Collected material ▸
◇ ◇ ◇ ◇ ◇ ◇ ◇

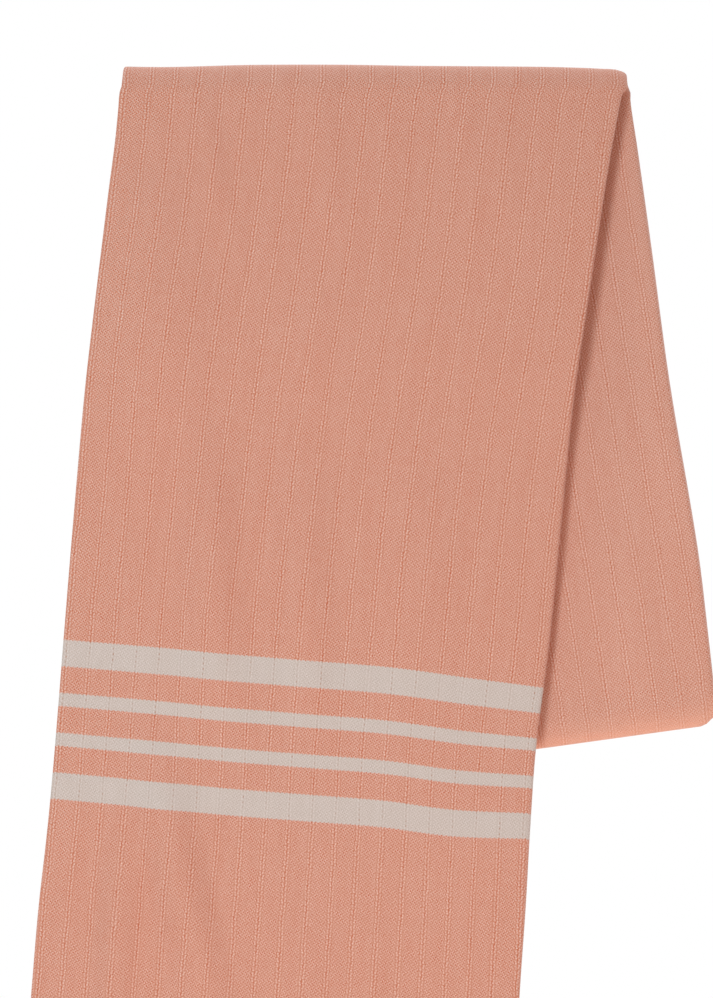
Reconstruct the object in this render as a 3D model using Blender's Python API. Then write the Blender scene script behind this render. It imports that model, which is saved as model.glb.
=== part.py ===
"""Hammam towel, folded in four lengthwise and in half crosswise, hung askew over a thin level bar.

The cloth is one flat-woven piece, so it is one solid. The cut end of the folded strip, four plies thick, is
drawn in the section plane and extruded row by row: up the front tail, over the crest, down the rear tail,
round the crosswise fold at its foot and back the same way under itself. Each row is then laid over the bar.

World frame: +X to the right, +Y away from the viewer, +Z up. The origin is on the bar's top line, at the
middle of the crest. Lengths are in millimetres up to lay_over_bar(), which returns metres.
"""
from bisect import bisect_right
from math import copysign, cos, pi, sin

import bmesh
import bpy
from mathutils import Vector

MM = 0.001

# The cloth and how it is folded
CLOTH_WIDTH = 1000.0
CLOTH_LENGTH = 1800.0
PLY = 1.0                   # thickness of the cloth
GAP = 0.4                   # air between two plies
PLIES_IN_STRIP = 4
STRIP = PLIES_IN_STRIP * PLY + (PLIES_IN_STRIP - 1) * GAP
HALF_WIDTH = CLOTH_WIDTH / PLIES_IN_STRIP / 2
SELVEDGE_SETBACK = {"inner ply": 3.0, "third ply": 2.0}    # from the strip's left edge

# The bar and the bend over it
BAR_RADIUS = 4.0
STACK = 2 * STRIP + GAP     # both strips, one on the other
ARC = pi / 2 * (BAR_RADIUS + STACK)    # from the crest's top line to where a tail hangs straight

# The strip's two ends, as distances from the crest along its outer ply
REAR_FOOT = 357.3           # lowest line of the crosswise fold
FOOT_LOOP = 3.0             # the two strips stand this far apart inside that fold
LOOP_LENGTH = 60.0          # and close up over this length above it
FOOT_RADIUS = STRIP + FOOT_LOOP / 2
FOOT_LINE = REAR_FOOT - FOOT_RADIUS
FRONT_HEM = FOOT_LINE + FOOT_RADIUS * pi / 2 - CLOTH_LENGTH / 2
HEM_STEP = 2.5              # each ply hangs this much lower than the ply in front of it
HEM_STEP_LENGTH = 250.0
INNER_STRIP_INSET = 2.5     # at either side of the front tail, grown from nothing at the crest
INSET_LENGTH = 100.0
CORNER_LIFT = 3.2           # the crosswise fold's right corner is drawn up this much
CORNER_ACROSS = 7.0         # from this far inside the edge
CORNER_TURN = 4.0
CORNER_LENGTH = 30.0

# Lines across the cloth run down to the right in front and up to the right behind, for it hangs askew
SLOPE_FRONT = 0.096
SLOPE_REAR = 0.134
SLOPE_LENGTH = 130.0

# Both edges of the hanging strip. Distance is over the crest, with the front tail negative.
EDGE_COLUMNS = ("distance", "left", "right")
EDGES = (
    (-590.0, -179.5, 67.4),
    (-541.5, -176.3, 69.9),
    (-471.5, -170.7, 74.0),
    (-431.5, -167.3, 76.8),
    (-391.5, -162.8, 79.1),
    (-351.5, -159.1, 82.0),
    (-296.5, -154.7, 89.0),
    (-236.5, -149.8, 95.0),
    (-176.5, -144.4, 101.0),
    (-131.5, -139.2, 107.5),
    (-71.5, -131.9, 116.5),
    (-50.0, -129.1, 120.1),
    (-31.0, -127.2, 123.6),
    (-24.0, -126.7, 125.2),
    (-19.5, -125.6, 127.3),
    (0.0, -124.7, 128.0),
    (15.0, -123.2, 128.9),
    (20.0, -122.5, 130.1),
    (27.0, -121.4, 130.2),
    (51.5, -117.6, 133.9),
    (101.5, -110.6, 141.0),
    (171.5, -100.0, 150.5),
    (251.5, -86.6, 163.9),
    (291.5, -79.9, 168.8),
    (335.0, -73.2, 173.5),
    (370.0, -68.7, 176.5),
)

# How far the tails swing towards each other under the bar
SWAY_COLUMNS = ("distance", "rearward")
SWAY = (
    (-590.0, 3.3),
    (-320.0, 3.2),
    (-211.0, 3.4),
    (-181.0, 1.9),
    (-151.0, 0.2),
    (-110.0, 0.0),
    (110.0, 0.0),
    (151.0, -0.2),
    (181.0, -1.9),
    (211.0, -3.4),
    (370.0, -3.2),
)

# The plies are pressed together more at the crest's ends, above all at the thick right fold
PRESS_COLUMNS = ("x", "share")
PRESS = (
    (-130.0, 0.92),
    (-103.0, 0.89),
    (-62.0, 0.99),
    (-15.0, 1.0),
    (20.0, 0.95),
    (85.0, 0.90),
    (105.0, 0.85),
    (116.0, 0.80),
    (122.0, 0.77),
    (127.0, 0.62),
    (131.0, 0.50),
)
PRESS_LENGTH = 60.0         # below the crest, over which the plies ease apart again

# Broad soft waves in the hanging cloth: a crest line from top to foot, and how far it stands out to its
# own side. Distances as above.
WAVES = (
    {"top": (-90.0, -60.0), "foot": (-120.0, -560.0), "half_width": 62.0, "height": 1.6},
    {"top": (40.0, -180.0), "foot": (10.0, -480.0), "half_width": 80.0, "height": 1.1},
    {"top": (-30.0, -380.0), "foot": (-50.0, -640.0), "half_width": 60.0, "height": 2.4},
    {"top": (120.0, 80.0), "foot": (150.0, 400.0), "half_width": 70.0, "height": 1.4},
    {"top": (10.0, 120.0), "foot": (40.0, 420.0), "half_width": 75.0, "height": 1.8},
)

# How finely the solid is divided
STEPS_ACROSS = 6            # of each ply between its folds
STEPS_WIDE_FOLD = 6
STEPS_TIGHT_FOLD = 4
STEPS_FRONT = 8
STEPS_CREST = 8
STEPS_REAR = 6
STEPS_FOOT = 6

TOWEL_COLOUR = (0.624, 0.301, 0.219)
TOWEL_ROUGHNESS = 0.92


def clear_scene():
    for thing in list(bpy.data.objects):
        bpy.data.objects.remove(thing, do_unlink=True)


def smooth_step(value):
    share = min(max(value, 0.0), 1.0)
    return share * share * (3.0 - 2.0 * share)


def read(table, columns, place, column):
    """A column's value at a place in the first column, on a smooth curve through the table's rows."""
    pick = columns.index(column)
    places = [row[0] for row in table]
    values = [row[pick] for row in table]
    place = min(max(place, places[0]), places[-1])
    low = min(bisect_right(places, place), len(places) - 1) - 1

    def slope(at):
        before = max(at - 1, 0)
        after = min(at + 1, len(places) - 1)
        return (values[after] - values[before]) / (places[after] - places[before])

    span = places[low + 1] - places[low]
    t = (place - places[low]) / span
    return (values[low] * (1 + 2 * t) * (1 - t) ** 2
            + values[low + 1] * t * t * (3 - 2 * t)
            + slope(low) * span * t * (1 - t) ** 2
            - slope(low + 1) * span * t * t * (1 - t))


def strip_stations():
    """The strip's section from selvedge to selvedge: points on the cloth's mid-line, with their normals.

    x is across the strip and y is up through its plies. The cloth runs right along the innermost ply, round
    the wide fold, left along the outermost ply, round the tight fold, right again, round the nested fold
    and left to its other selvedge.
    """
    pitch = PLY + GAP
    right = Vector((HALF_WIDTH - STRIP / 2, STRIP / 2))
    left = Vector((-HALF_WIDTH + PLY + GAP / 2, STRIP - PLY - GAP / 2))
    up = Vector((0.0, 1.0))
    stations = []

    def run(ply, normal, leftward, selvedge_setback=None):
        depth = STRIP - PLY / 2 - (ply - 1) * pitch
        places = [left.x + (right.x - left.x) * step / STEPS_ACROSS for step in range(STEPS_ACROSS + 1)]
        places.insert(-1, HALF_WIDTH - CORNER_ACROSS)
        if selvedge_setback:
            places[0] = -HALF_WIDTH + selvedge_setback
        if leftward:
            places.reverse()
        stations.extend((Vector((across, depth)), normal) for across in places)

    def turn(centre, radius, start, end, steps, side):
        for step in range(1, steps):
            angle = start + (end - start) * step / steps
            outward = Vector((cos(angle), sin(angle)))
            stations.append((centre + radius * outward, side * outward))

    run(4, -up, False, SELVEDGE_SETBACK["inner ply"])
    turn(right, (STRIP - PLY) / 2, -pi / 2, pi / 2, STEPS_WIDE_FOLD, 1)
    run(1, up, True)
    turn(left, pitch / 2, pi / 2, 3 * pi / 2, STEPS_TIGHT_FOLD, 1)
    run(2, -up, False)
    turn(right, pitch / 2, pi / 2, -pi / 2, STEPS_TIGHT_FOLD, -1)
    run(3, up, True, SELVEDGE_SETBACK["third ply"])
    return stations


def strip_rows():
    """Rows of the strip from the front hem round the foot and back: (leg, distance or angle)."""
    def steps(start, end, count):
        return [start + (end - start) * step / count for step in range(count)]

    over = (steps(FRONT_HEM, -ARC, STEPS_FRONT)
            + steps(-ARC, ARC, STEPS_CREST)
            + steps(ARC, FOOT_LINE, STEPS_REAR))
    rows = [("outer", distance) for distance in over]
    rows += [("foot", angle) for angle in steps(0.0, pi, STEPS_FOOT)]
    rows += [("inner", FOOT_LINE)]
    rows += [("inner", distance) for distance in reversed(over)]
    return rows


def stack_place(depth, leg, place):
    """Distance over the crest and height above the bar of a point this deep in the strip."""
    if leg == "inner":
        return place, STRIP - depth
    if leg == "foot":
        radius = FOOT_LOOP / 2 + depth
        return FOOT_LINE + radius * sin(place), STRIP + FOOT_LOOP / 2 + radius * cos(place)
    opened = smooth_step((place - FOOT_LINE + LOOP_LENGTH) / LOOP_LENGTH)
    return place, STRIP + GAP + (FOOT_LOOP - GAP) * opened + depth


def wave(x, distance):
    """How far the soft waves carry the cloth rearward here: out from the bar, on either tail."""
    outward = 0.0
    for crest in WAVES:
        (top_x, top), (foot_x, foot) = crest["top"], crest["foot"]
        down = (distance - top) / (foot - top)
        if 0.0 < down < 1.0:
            off = (x - top_x - (foot_x - top_x) * down) / crest["half_width"]
            if abs(off) < 1.0:
                outward += crest["height"] * sin(pi * down) * (0.5 + 0.5 * cos(pi * off))
    return copysign(outward, distance)


def lay_over_bar(across, depth, leg, place):
    """World position, in metres, of a point of the strip."""
    distance, height = stack_place(depth, leg, place)
    below_crest = abs(distance) - ARC
    slope = SLOPE_FRONT if distance < 0 else SLOPE_REAR
    hem_share = smooth_step((FRONT_HEM + HEM_STEP_LENGTH - distance) / HEM_STEP_LENGTH)
    foot_share = smooth_step((distance - FOOT_LINE + CORNER_LENGTH) / CORNER_LENGTH)
    corner_share = smooth_step((across - HALF_WIDTH + CORNER_ACROSS) / CORNER_TURN)
    if leg == "inner":
        across *= 1 - INNER_STRIP_INSET / HALF_WIDTH * smooth_step(-distance / INSET_LENGTH)
    distance -= across * slope * smooth_step(below_crest / SLOPE_LENGTH)
    distance -= HEM_STEP * (STACK - height) / (PLY + GAP) * hem_share
    distance -= CORNER_LIFT * corner_share * foot_share

    left = read(EDGES, EDGE_COLUMNS, distance, "left")
    right = read(EDGES, EDGE_COLUMNS, distance, "right")
    x = left + (right - left) * (across + HALF_WIDTH) / (2 * HALF_WIDTH)

    below_crest = abs(distance) - ARC
    eased = smooth_step(below_crest / PRESS_LENGTH)
    pressed = read(PRESS, PRESS_COLUMNS, x, "share")
    radius = BAR_RADIUS + height * (pressed + (1 - pressed) * eased)
    if below_crest < 0:
        angle = distance / ARC * pi / 2
        y = radius * sin(angle)
        z = radius * cos(angle) - BAR_RADIUS
    else:
        y = copysign(radius, distance)
        z = -BAR_RADIUS - below_crest
    y += read(SWAY, SWAY_COLUMNS, distance, "rearward") + wave(x, distance)
    return Vector((x, y, z)) * MM


def cut_end(folded):
    """The strip's cut end at row 0: one quad between each two stations, with the depth in y."""
    pairs = []
    for middle, normal in strip_stations():
        faces = (middle + normal * PLY / 2, middle - normal * PLY / 2)
        pairs.append([folded.verts.new((point.x, point.y, 0.0)) for point in faces])
    for (outer, inner), (next_outer, next_inner) in zip(pairs, pairs[1:]):
        folded.faces.new((outer, inner, next_inner, next_outer))


def build_towel():
    folded = bmesh.new()
    cut_end(folded)
    rows = strip_rows()
    end = folded.verts[:] + folded.edges[:] + folded.faces[:]
    for row in range(1, len(rows)):
        end = bmesh.ops.extrude_face_region(folded, geom=end)["geom"]
        for corner in end:
            if isinstance(corner, bmesh.types.BMVert):
                corner.co.z = row
    for corner in folded.verts:
        leg, place = rows[round(corner.co.z)]
        corner.co = lay_over_bar(corner.co.x, corner.co.y, leg, place)
    bmesh.ops.recalc_face_normals(folded, faces=folded.faces[:])
    mesh = bpy.data.meshes.new("towel")
    folded.to_mesh(mesh)
    folded.free()
    return mesh


def towel_cloth():
    """Salmon cotton: matt, with no gloss to speak of."""
    material = bpy.data.materials.new("towel_cloth")
    material.use_nodes = True
    shader = material.node_tree.nodes["Principled BSDF"]
    shader.inputs["Base Color"].default_value = (*TOWEL_COLOUR, 1.0)
    shader.inputs["Roughness"].default_value = TOWEL_ROUGHNESS
    shader.inputs["Metallic"].default_value = 0.0
    return material


def main():
    clear_scene()
    mesh = build_towel()
    mesh.materials.append(towel_cloth())
    mesh.shade_smooth()
    towel = bpy.data.objects.new("towel", mesh)
    bpy.context.scene.collection.objects.link(towel)


main()
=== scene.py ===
"""Looks of the hammam towel: the whole cloth as one thin woven sheet, folded and hung as its solid is.

Lengths are in millimetres up to lay_over_bar(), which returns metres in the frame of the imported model:
+X to the right, +Y away from the viewer, +Z up, with the origin on the top line of the unseen bar.
"""

import math
from functools import partial

import bmesh
import bpy
import numpy as np
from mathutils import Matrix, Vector


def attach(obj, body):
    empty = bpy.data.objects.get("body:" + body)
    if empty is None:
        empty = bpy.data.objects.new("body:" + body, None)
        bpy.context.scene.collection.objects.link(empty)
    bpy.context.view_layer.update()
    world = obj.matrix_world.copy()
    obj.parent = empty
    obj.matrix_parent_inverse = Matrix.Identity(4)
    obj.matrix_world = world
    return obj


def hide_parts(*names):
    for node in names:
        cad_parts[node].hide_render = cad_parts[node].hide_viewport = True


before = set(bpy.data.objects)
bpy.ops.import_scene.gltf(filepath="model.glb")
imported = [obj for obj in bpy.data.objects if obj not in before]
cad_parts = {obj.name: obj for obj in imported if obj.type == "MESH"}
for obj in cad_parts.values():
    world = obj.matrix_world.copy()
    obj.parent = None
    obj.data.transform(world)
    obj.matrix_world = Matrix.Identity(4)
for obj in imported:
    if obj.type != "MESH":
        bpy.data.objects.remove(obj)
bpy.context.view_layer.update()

MM = 0.001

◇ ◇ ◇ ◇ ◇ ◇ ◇

Copy out exactly the lines from the one containing "return material" to the one containing "bpy.data.objects.remove(obj)", both ends inclusive.

Correct response ▸
    return material


def main():
    clear_scene()
    mesh = build_towel()
    mesh.materials.append(towel_cloth())
    mesh.shade_smooth()
    towel = bpy.data.objects.new("towel", mesh)
    bpy.context.scene.collection.objects.link(towel)


main()
=== scene.py ===
"""Looks of the hammam towel: the whole cloth as one thin woven sheet, folded and hung as its solid is.

Lengths are in millimetres up to lay_over_bar(), which returns metres in the frame of the imported model:
+X to the right, +Y away from the viewer, +Z up, with the origin on the top line of the unseen bar.
"""

import math
from functools import partial

import bmesh
import bpy
import numpy as np
from mathutils import Matrix, Vector


def attach(obj, body):
    empty = bpy.data.objects.get("body:" + body)
    if empty is None:
        empty = bpy.data.objects.new("body:" + body, None)
        bpy.context.scene.collection.objects.link(empty)
    bpy.context.view_layer.update()
    world = obj.matrix_world.copy()
    obj.parent = empty
    obj.matrix_parent_inverse = Matrix.Identity(4)
    obj.matrix_world = world
    return obj


def hide_parts(*names):
    for node in names:
        cad_parts[node].hide_render = cad_parts[node].hide_viewport = True


before = set(bpy.data.objects)
bpy.ops.import_scene.gltf(filepath="model.glb")
imported = [obj for obj in bpy.data.objects if obj not in before]
cad_parts = {obj.name: obj for obj in imported if obj.type == "MESH"}
for obj in cad_parts.values():
    world = obj.matrix_world.copy()
    obj.parent = None
    obj.data.transform(world)
    obj.matrix_world = Matrix.Identity(4)
for obj in imported:
    if obj.type != "MESH":
        bpy.data.objects.remove(obj)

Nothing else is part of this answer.